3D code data
####

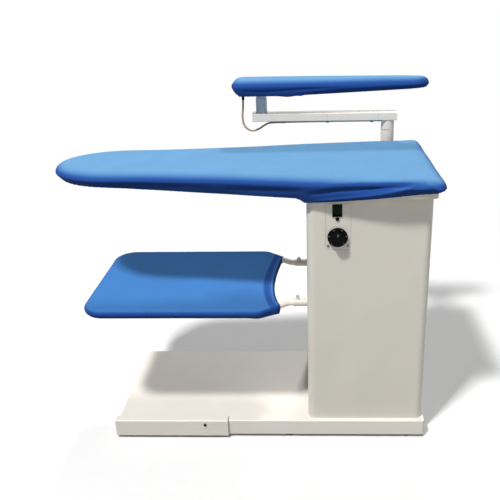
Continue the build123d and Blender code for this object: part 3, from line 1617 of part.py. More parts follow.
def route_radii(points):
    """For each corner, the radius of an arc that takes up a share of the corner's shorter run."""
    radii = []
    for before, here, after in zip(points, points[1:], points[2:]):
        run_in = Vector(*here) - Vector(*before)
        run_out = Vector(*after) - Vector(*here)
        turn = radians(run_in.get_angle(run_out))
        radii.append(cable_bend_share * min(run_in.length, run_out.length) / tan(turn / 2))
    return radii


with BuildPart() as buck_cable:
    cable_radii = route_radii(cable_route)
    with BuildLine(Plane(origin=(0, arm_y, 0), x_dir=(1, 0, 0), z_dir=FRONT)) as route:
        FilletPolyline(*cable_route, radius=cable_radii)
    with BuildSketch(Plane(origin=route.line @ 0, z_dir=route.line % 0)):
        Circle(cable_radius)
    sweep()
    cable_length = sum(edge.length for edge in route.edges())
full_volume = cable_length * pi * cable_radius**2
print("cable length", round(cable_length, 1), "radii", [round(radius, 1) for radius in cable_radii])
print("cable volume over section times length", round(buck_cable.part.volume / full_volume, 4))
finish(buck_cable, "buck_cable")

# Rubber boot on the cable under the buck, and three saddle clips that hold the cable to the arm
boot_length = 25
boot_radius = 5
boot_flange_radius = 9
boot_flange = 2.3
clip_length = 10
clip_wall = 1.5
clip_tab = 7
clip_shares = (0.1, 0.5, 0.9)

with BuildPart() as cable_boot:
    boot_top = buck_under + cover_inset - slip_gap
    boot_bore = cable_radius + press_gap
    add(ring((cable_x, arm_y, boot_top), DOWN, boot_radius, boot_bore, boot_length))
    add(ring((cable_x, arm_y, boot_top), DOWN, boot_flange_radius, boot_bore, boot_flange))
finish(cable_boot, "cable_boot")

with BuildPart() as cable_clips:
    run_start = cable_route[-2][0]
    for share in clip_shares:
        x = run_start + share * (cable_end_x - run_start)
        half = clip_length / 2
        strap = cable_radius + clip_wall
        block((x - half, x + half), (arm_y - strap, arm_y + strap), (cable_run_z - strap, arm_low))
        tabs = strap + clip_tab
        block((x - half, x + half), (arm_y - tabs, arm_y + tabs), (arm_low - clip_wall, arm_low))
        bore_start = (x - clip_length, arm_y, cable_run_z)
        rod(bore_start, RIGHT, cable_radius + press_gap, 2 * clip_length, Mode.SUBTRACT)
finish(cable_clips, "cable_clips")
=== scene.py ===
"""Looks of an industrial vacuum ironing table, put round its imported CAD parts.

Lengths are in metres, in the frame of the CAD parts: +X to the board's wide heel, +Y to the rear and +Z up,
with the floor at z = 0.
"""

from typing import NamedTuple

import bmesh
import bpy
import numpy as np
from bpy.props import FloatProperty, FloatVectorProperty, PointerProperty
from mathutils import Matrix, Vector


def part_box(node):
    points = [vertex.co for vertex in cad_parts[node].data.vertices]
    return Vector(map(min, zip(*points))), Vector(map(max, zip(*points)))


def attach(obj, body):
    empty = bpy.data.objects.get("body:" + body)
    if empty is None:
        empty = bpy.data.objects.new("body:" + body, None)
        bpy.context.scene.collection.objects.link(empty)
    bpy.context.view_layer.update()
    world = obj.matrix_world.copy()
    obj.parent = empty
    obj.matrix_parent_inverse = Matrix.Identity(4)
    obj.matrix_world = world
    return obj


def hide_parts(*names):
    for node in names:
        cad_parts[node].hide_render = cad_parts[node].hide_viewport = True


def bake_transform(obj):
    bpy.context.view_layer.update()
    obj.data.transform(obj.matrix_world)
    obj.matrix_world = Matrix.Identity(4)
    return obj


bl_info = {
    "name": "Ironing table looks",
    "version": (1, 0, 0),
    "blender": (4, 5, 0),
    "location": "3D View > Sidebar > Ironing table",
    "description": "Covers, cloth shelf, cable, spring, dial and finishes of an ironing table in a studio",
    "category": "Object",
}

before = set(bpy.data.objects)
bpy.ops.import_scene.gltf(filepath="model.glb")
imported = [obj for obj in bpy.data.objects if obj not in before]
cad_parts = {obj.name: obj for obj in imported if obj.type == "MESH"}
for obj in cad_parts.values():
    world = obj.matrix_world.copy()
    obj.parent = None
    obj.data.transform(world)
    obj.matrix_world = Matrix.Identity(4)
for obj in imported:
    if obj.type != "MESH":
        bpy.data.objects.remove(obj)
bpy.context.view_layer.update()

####

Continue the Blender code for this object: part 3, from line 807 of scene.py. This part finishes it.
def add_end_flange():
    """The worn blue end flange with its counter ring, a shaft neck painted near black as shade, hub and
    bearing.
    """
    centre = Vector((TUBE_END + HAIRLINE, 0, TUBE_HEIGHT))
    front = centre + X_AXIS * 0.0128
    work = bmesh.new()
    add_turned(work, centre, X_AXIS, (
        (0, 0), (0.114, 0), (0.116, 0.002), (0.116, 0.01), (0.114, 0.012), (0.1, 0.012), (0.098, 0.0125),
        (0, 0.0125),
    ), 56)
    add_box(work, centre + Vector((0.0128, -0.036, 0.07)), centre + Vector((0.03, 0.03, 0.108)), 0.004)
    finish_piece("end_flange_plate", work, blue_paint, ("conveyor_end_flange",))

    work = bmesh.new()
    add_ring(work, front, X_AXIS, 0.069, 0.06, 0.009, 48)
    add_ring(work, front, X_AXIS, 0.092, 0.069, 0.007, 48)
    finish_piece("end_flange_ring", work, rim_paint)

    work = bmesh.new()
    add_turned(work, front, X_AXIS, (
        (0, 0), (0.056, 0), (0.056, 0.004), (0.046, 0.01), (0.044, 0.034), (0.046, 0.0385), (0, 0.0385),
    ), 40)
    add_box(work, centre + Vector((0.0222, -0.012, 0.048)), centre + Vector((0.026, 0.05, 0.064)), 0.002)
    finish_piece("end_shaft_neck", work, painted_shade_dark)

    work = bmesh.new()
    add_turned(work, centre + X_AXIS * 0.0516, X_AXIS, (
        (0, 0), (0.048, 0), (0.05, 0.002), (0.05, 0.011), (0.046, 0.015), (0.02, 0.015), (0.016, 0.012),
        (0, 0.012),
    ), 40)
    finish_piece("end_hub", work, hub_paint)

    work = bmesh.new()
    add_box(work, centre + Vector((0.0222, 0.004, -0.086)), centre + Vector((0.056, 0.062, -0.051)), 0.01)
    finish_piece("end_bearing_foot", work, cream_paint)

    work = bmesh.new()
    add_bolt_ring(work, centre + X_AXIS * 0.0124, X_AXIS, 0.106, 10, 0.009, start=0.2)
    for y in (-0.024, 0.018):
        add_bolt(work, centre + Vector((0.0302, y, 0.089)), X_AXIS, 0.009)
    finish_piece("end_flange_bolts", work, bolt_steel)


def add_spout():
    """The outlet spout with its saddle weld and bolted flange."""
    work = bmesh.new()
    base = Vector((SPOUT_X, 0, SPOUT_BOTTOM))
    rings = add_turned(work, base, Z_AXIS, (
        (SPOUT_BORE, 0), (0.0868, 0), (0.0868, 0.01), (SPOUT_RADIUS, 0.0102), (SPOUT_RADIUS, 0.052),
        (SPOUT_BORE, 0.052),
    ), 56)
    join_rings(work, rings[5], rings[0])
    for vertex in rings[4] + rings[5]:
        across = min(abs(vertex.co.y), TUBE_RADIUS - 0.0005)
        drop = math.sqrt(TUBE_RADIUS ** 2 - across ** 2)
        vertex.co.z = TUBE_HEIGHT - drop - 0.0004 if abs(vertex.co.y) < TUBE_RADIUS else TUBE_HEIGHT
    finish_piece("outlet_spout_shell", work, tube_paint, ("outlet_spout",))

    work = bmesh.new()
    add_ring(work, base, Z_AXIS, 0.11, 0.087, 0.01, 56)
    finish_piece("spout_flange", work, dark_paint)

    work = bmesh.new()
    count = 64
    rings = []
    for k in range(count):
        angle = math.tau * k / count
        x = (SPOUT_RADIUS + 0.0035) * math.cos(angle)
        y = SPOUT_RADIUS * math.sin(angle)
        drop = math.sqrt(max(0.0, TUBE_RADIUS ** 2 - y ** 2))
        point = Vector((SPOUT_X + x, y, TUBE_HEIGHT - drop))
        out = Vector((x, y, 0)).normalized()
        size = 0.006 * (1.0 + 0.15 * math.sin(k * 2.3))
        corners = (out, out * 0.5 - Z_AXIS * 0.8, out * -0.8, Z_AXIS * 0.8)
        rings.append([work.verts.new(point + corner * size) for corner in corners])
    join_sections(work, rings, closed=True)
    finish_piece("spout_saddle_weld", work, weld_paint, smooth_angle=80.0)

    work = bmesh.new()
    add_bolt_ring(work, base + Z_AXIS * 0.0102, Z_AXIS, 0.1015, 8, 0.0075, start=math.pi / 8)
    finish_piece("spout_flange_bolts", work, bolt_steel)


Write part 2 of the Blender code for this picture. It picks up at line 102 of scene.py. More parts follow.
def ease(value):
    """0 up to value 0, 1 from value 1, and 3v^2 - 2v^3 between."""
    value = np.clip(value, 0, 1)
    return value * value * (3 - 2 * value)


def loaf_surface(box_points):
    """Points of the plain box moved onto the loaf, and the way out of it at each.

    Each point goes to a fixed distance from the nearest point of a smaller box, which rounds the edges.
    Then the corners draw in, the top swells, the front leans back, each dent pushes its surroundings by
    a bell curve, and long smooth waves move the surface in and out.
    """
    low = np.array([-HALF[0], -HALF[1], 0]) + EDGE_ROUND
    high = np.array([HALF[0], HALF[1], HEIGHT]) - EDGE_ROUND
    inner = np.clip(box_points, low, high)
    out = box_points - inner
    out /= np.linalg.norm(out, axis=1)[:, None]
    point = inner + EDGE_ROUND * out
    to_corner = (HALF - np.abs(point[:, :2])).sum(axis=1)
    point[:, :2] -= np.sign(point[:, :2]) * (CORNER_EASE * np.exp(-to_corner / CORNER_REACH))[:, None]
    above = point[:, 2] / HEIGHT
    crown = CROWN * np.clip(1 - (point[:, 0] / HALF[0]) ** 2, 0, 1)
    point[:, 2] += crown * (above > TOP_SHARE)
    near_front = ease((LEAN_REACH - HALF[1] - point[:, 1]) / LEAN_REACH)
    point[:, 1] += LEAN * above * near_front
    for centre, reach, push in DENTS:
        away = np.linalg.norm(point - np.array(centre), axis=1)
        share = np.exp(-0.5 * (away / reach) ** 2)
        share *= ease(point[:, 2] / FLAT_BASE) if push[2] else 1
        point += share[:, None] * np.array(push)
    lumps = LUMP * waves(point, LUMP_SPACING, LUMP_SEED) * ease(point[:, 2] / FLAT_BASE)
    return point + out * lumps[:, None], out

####

Write out again only the lines from the line containing "bore_start = (x" through the line containing "cad_parts[node].hide_render = cad_parts[node].hide_viewport", both included, exactly as they are.

THE RESULT:
        bore_start = (x - clip_length, arm_y, cable_run_z)
        rod(bore_start, RIGHT, cable_radius + press_gap, 2 * clip_length, Mode.SUBTRACT)
finish(cable_clips, "cable_clips")
=== scene.py ===
"""Looks of an industrial vacuum ironing table, put round its imported CAD parts.

Lengths are in metres, in the frame of the CAD parts: +X to the board's wide heel, +Y to the rear and +Z up,
with the floor at z = 0.
"""

from typing import NamedTuple

import bmesh
import bpy
import numpy as np
from bpy.props import FloatProperty, FloatVectorProperty, PointerProperty
from mathutils import Matrix, Vector


def part_box(node):
    points = [vertex.co for vertex in cad_parts[node].data.vertices]
    return Vector(map(min, zip(*points))), Vector(map(max, zip(*points)))


def attach(obj, body):
    empty = bpy.data.objects.get("body:" + body)
    if empty is None:
        empty = bpy.data.objects.new("body:" + body, None)
        bpy.context.scene.collection.objects.link(empty)
    bpy.context.view_layer.update()
    world = obj.matrix_world.copy()
    obj.parent = empty
    obj.matrix_parent_inverse = Matrix.Identity(4)
    obj.matrix_world = world
    return obj


def hide_parts(*names):
    for node in names:
        cad_parts[node].hide_render = cad_parts[node].hide_viewport = True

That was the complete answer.